Esse processo deve ser aberto na vara mais próxima de onde a pessoa trabalha, e que seja competente para julgar esse tipo de ação, acrescenta a advogada Hanna Garros.

Enquanto a ação corre na Justiça, o empregado pode escolher se quer seguir trabalhando ou não, afirma Fiorencio.

“Normalmente, ele opta por não seguir prestando o serviço, mas o contrato somente será tido como encerrado e as verbas rescisórias serão recebidas após o trânsito em julgado da sentença“, ou seja, quando a Justiça emite uma decisão definitiva, da qual não se pode mais recorrer.

Mas Garros ressalta que, se o trabalhador optar por deixar o emprego neste período, é importante buscar orientação de um advogado especializado sobre como notificar a empresa, para que a conduta não configure abandono de emprego.

4- O que acontece se o trabalhador perder o processo?

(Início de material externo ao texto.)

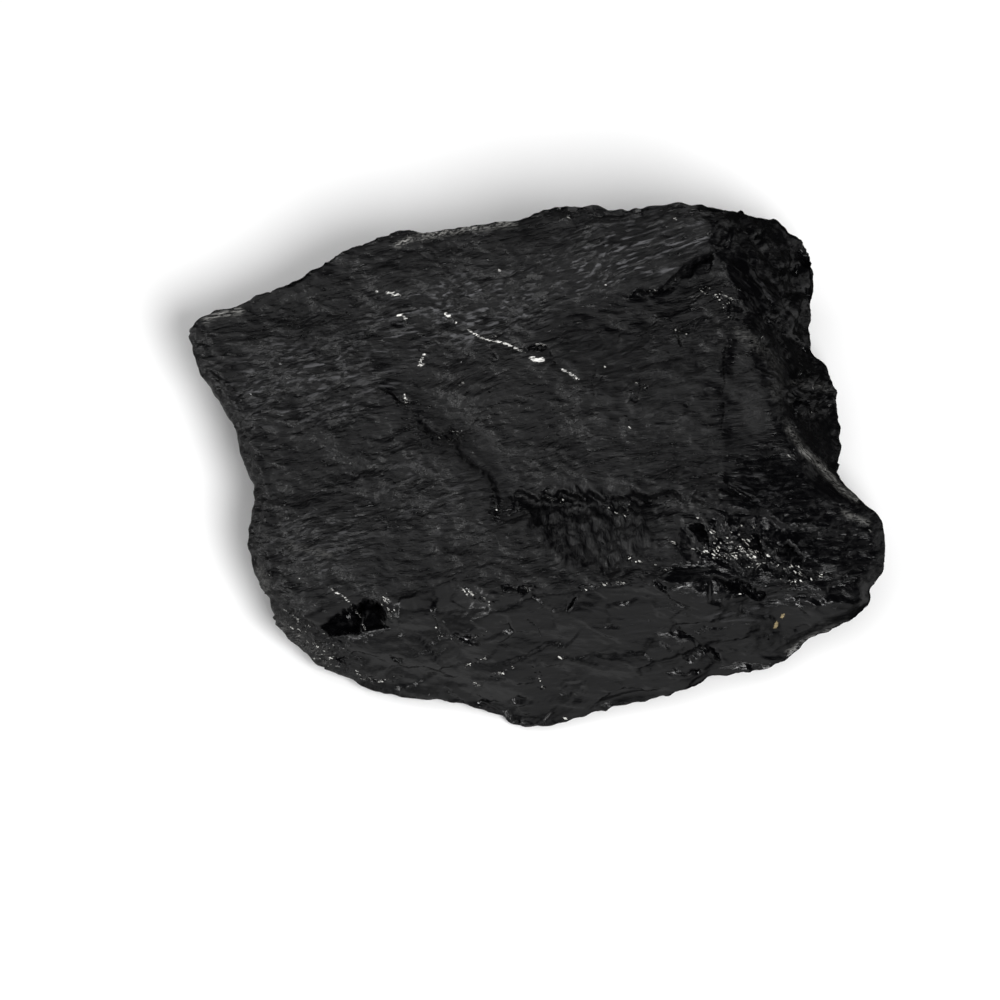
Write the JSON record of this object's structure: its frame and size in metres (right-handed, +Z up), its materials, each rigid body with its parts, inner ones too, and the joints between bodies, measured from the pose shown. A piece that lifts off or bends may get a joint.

Se a Justiça não entender pela rescisão indireta e o funcionário tiver deixado o emprego durante o andamento do processo, o contrato de trabalho será extinto, mas ele receberá apenas as verbas que correspondem a um pedido de demissão, explica Hanna Garros.

Já se o empregado tiver permanecido trabalhando, o contrato dele vai se manter normalmente, diz a especialista.

Além disso, nos dois casos, com exceção de quem é beneficiário da justiça gratuita, o trabalhador terá que pagar os advogados da empresa que venceu o processo pelo serviço prestado na ação, ressalta o Tribunal Superior do Trabalho.

Por isso, para pedir a rescisão indireta, “é importante que as faltas imputadas ao empregador sejam efetivamente graves e que exista prova do ocorrido”, finaliza Fiorencio.